# Any tutorials on the 3-cycle set-up moves? (Macky's)



## pajodaep (Dec 1, 2007)

hello guys, 

i'm new to 3-cycle, and so far i noticed that the set-up moves are really difficult compared to the 3-cycle. i decided to shift to 3-cycle to get really fast. anyway, are there any tutorials/links for the set-up moves or do i have to discover it for myself? thanks.


----------



## alexc (Dec 2, 2007)

Learn it on Macky's site- www.cubefreak.net


----------



## hdskull (Dec 5, 2007)

pajodaep said:


> hello guys,
> 
> i'm new to 3-cycle, and so far i noticed that the set-up moves are really difficult compared to the 3-cycle. i decided to shift to 3-cycle to get really fast. anyway, are there any tutorials/links for the set-up moves or do i have to discover it for myself? thanks.



"I'm new to 3-cycle, and so far i noticed that the set-up moves are really difficult compared to the 3-cycle." <- I don't quite get that.

You're allowed to use F B U D L2 R2 as you setup moves. That's all you need to know. 

I should be making BLD video tutorials soon so that may help once I make it.


----------



## magicsquares (Dec 5, 2007)

He probably meant 2-cycle.


----------



## AvGalen (Dec 5, 2007)

Good news: All video's for my VERY extensive tutorial has been shot. I will do the editing and uploading next weekend. That means that next monday everyone should be able to learn 3-cycle blindfolded by watching about 1 hour of video on youtube.

After that, I am going to learn regular Pochmann, M2 and maybe some other techniques and make videos of those methods as well. That will probably take a couple of months.


----------



## hdskull (Dec 6, 2007)

AvGalen said:


> Good news: All video's for my VERY extensive tutorial has been shot. I will do the editing and uploading next weekend. That means that next monday everyone should be able to learn 3-cycle blindfolded by watching about 1 hour of video on youtube.
> 
> After that, I am going to learn regular Pochmann, M2 and maybe some other techniques and make videos of those methods as well. That will probably take a couple of months.
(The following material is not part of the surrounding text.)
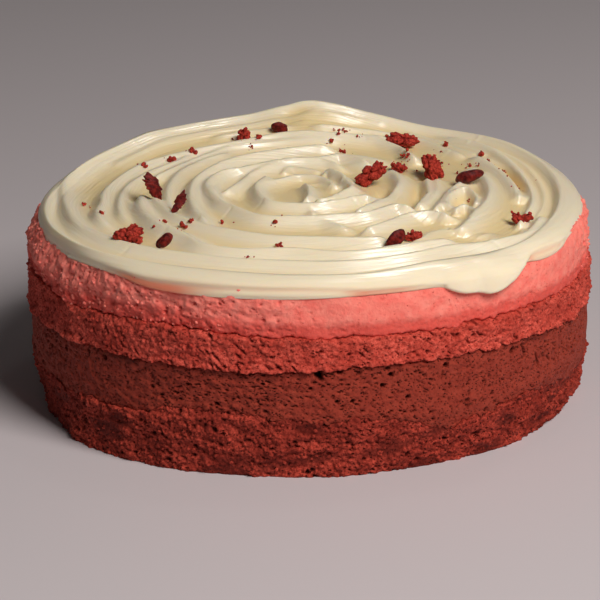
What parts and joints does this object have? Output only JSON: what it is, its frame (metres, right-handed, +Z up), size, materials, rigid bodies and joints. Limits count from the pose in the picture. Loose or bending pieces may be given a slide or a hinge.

Wow, 1 hour, nice, I guess I might not have to make one then. 

I don't understand a bit of M2 so when you make it, I'll learn it.


----------



## TheBB (Dec 6, 2007)

The only problematic setup moves you can get are during CP when you have a three-cycle of one corner in one layer and two diagonally separated corners in another layers.

If the two corners are in the top layer I usually do something like (R' D R D')3 to bring DLF to URF.

If the two corners are in the bottom I do something something like this (suppose i want to cycle ULF->DLB->DRF), U R2 U' D2 R2, then cycle ULF->URB->ULB, and then undo setup: R2 D2 U R2 U'.

Edit: Remember that your setup moves aren't restricted during orientation.


----------



## pajodaep (Dec 8, 2007)

hdskull said:


> pajodaep said:
> 
> 
> > hello guys,
> ...




sorry, i meant 2-cycle


----------



## Radu (Dec 11, 2007)

i think the easiest way to learn methods is by reading not movies 
i never can learn watching videos ..but that's me..
anyway...right now i'm learning macky's tutorial...and i can say blindfol cubing is waaayy..easier than i thought


----------



## hdskull (Dec 12, 2007)

It really isn't as hard as many people thinks.


----------



## KConny (Dec 12, 2007)

hdskull said:


> You're allowed to use F B U D L2 R2 as you setup moves. That's all you need to know.



That's not true. The restrictions depend on how you define an edge to be correctly oriented. I've got these restrictions: R L U D F2 B2


----------



## ThePizzaGuy92 (Dec 26, 2007)

AvGalen said:


> Good news: All video's for my VERY extensive tutorial has been shot. I will do the editing and uploading next weekend. That means that next monday everyone should be able to learn 3-cycle blindfolded by watching about 1 hour of video on youtube.
> 
> After that, I am going to learn regular Pochmann, M2 and maybe some other techniques and make videos of those methods as well. That will probably take a couple of months.



Your making it too easy for noob cubers to learn BLD, haha


----------